Moreover, war is the perfect environment which births and fosters terrorist groups. Gen. Nicholson apparently missed the issue of causation when he testified before the Senate that Afghanistan “has the greatest concentration of terrorist organizations in the world.” More than 15 years of U.S. military action has not made the country terrorist‐free.
Otherwise the Taliban is of little concern to America. Of course, it would be wonderful if America could create a liberal future for Afghans who desire to escape the past. But that task has proved to be far beyond Washington’s capabilities and cannot justify continuing to expend American lives and monies.
Even the Foreign Policy Institute’s Adesnik admitted that there is no military “solution for dangerous divisions emerging in Kabul.” Moreover, “offensive power cannot deprive the Taliban of the sanctuary they continue to enjoy in Pakistan.” A country which also offers al‐Qaeda the sanctuary that it desires.
Retired Col. Daniel Davis of Defense Priorities noted that the “surge” under President Barack Obama accomplished “the protection of the Afghan government in Kabul and the security of select lines of communication elsewhere in the country. But it did nothing to quell the insurgency.” Unfortunately, replaying the past will result in the same future: permanent war, not victory.

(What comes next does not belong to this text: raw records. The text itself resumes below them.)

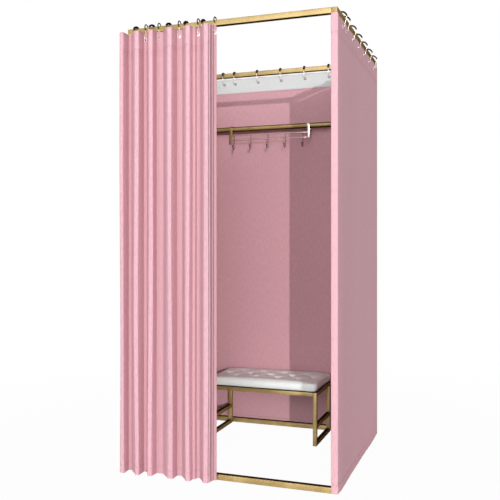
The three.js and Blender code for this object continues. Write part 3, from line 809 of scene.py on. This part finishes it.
def flat_curtain(side):
    """A side or rear curtain, its header tape, eyelets and hooks."""
    sleeved = side != "rear"
    route = SLEEVE_ROUTE if sleeved else REAR_ROUTE
    length = sum(leg_length(route, index) for index in range(len(route) - 1))
    side_run = SIDE_END - (TURN - STAND_OFF)
    turn = TURN * math.pi / 2
    face = TUBE + 2 * STAND_OFF - 2 * TURN
    if sleeved:
        bend = [turn * i / 4 for i in range(5)]
        marks = [side_run + b for b in bend] + [side_run + turn + face / 2]
        marks += [side_run + turn + face + b for b in bend]
        columns = spread(0, side_run, 0.02) + marks[1:] + [length]
    else:
        columns = spread(0, length, 0.02)
    rows = spread(CLOTH_LOW, CLOTH_TOP, 0.05, HEM_ROWS + HEADER_ROWS)

    def place(distance, height):
        along, out = route_point(route, distance)
        if out >= STAND_OFF - 1e-5:
            out += slack(side, along, height)
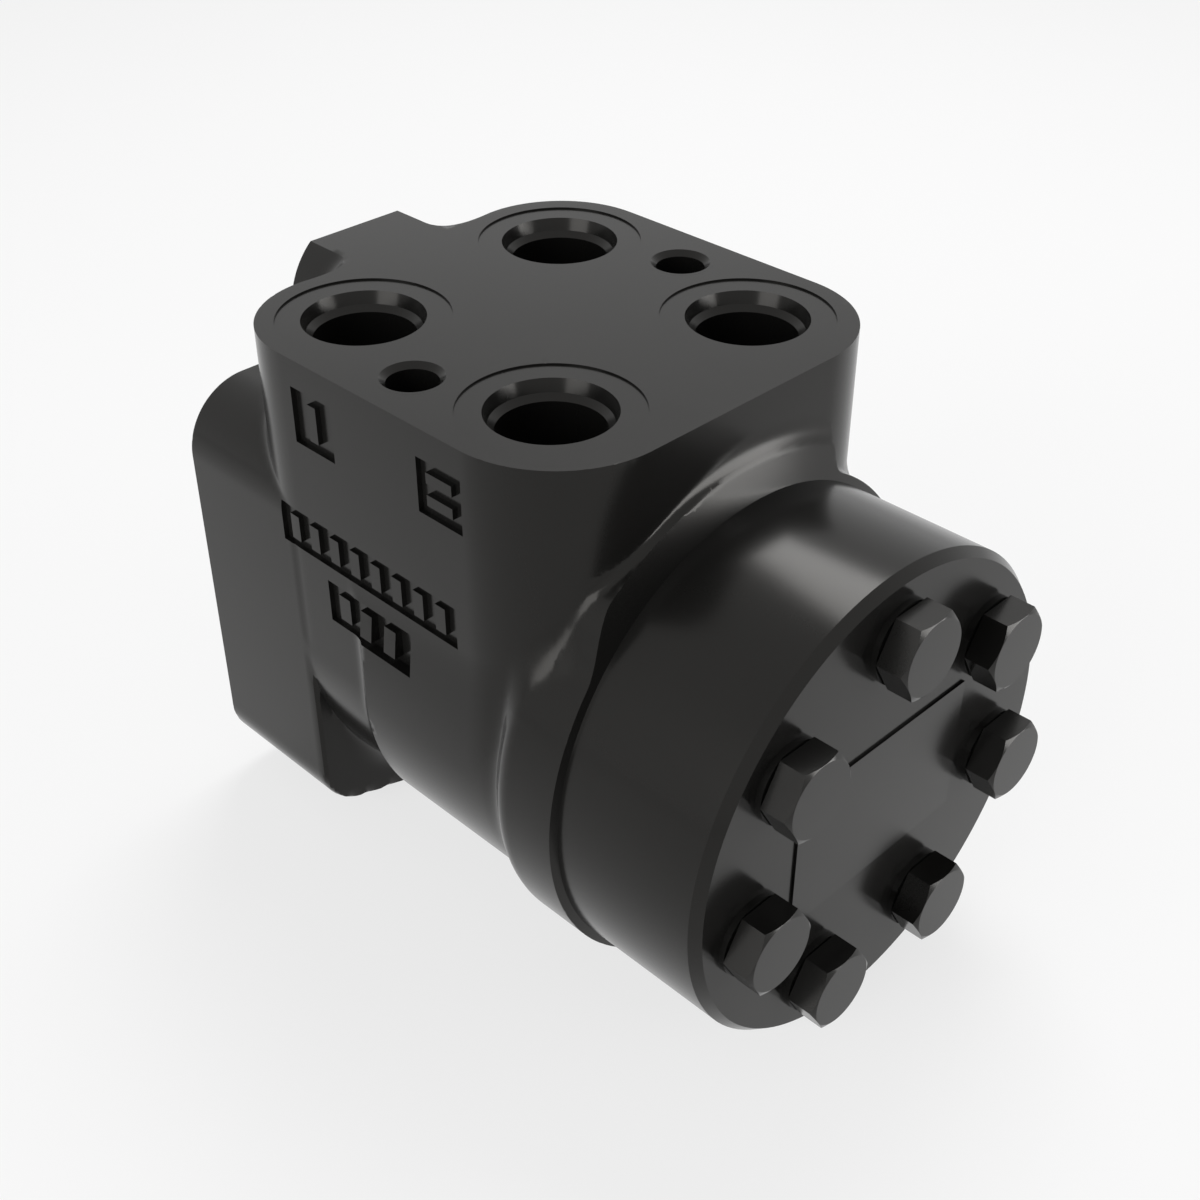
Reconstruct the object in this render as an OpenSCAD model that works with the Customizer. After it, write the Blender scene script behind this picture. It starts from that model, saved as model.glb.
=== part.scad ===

An American withdrawal wouldn’t leave Kabul friendless and alone. Russia, India, Iran, and China also are interested in a nation which sits uncomfortably close in their neighborhood. All could promote stability and combat terrorism.
Washington policymakers remain committed to the war in Afghanistan. For them the conflict amounts to sending military personnel they don’t know from states they don’t visit to fight a war they don’t understand in a land they don’t know. President Donald Trump ran against just such an approach. His administration should wind up America’s longest war.